Malgré les potentiels du journalisme structuré, en ce compris le multilinguisme, Caswell & Dörr (2017) soulignent qu’un récit cohérent nécessite « plus qu’un simple assemblage d’une liste temporaire d’événements« . Les chercheurs définissent trois caractéristiques permettant l’organisation d’un récit journalistique structuré : les événements doivent être utilisés indépendamment des récits et faciliter le développement de « réseaux narratifs », les événements doivent disposer d’une valeur permettant d’indiquer leur importance relative dans le récit, les événements devraient être organisés de manière à faciliter une exploration sémantique des détails du récit. Dans Structured Stories, une technologie de génération de textes en langue naturelle est utilisée dans le processus d’automatisation des récits, via des abstractions (graphes de connaissances) qui les standardisent.

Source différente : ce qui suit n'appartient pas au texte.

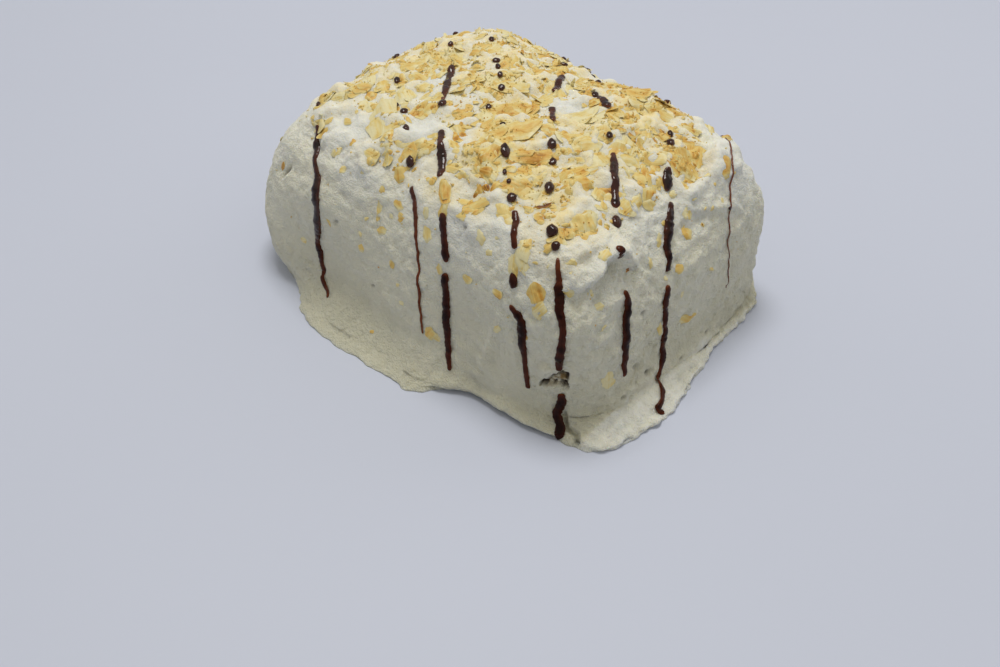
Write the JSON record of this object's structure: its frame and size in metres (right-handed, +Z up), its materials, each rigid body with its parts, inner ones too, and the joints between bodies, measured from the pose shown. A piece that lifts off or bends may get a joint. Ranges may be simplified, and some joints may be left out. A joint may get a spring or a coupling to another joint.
{
  "type": "napoleon cake",
  "caption": "Small loaf-shaped layer cake covered in whipped cream, with pastry flakes heaped on top and thin lines of dark sauce poured across.",
  "frame": {"origin": "middle of the flat underside, at the middle of the cake's box in plan", "axes": "+X along the cake's longer side, towards its right end, +Y towards the back, +Z up from the surface that it rests on"},
  "size_m": [0.144, 0.105, 0.0594],
  "materials": {
    "cream": "matte",
    "pastry_flake": "satin",
    "sauce": "gloss"
  },
  "bodies": {
    "root": {"napoleon_cake": "cream"}
  },
  "joints": []
}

La proportion d’informations susceptible d’être automatisée à l’aide de ces techniques reste toutefois limitée : un premier défi porte sur les compétences rédactionnelles de l’auteur devant s’inscrire dans la logique de « fragments » et de « modèles » ; un second challenge porte sur la disponibilité des événements structurés et des données susceptibles de nourrir les récits. Cela nécessite également une « définition précise de la nature de l’information journalistique (en reconnaissant) la distinction entre la description statique et l’histoire dynamique« .
Références
Caswell, D., & Dörr, K. (2017). Automated Journalism 2.0: Event-driven narratives: From simple descriptions to real stories. Journalism Practice, 1-20.
Caswell, D., Russell, F. et Adair, B. (2015). Editorial aspects of reporting into structured narratives. In Proceedings of the 2015 Computation+ Journalism Symposium.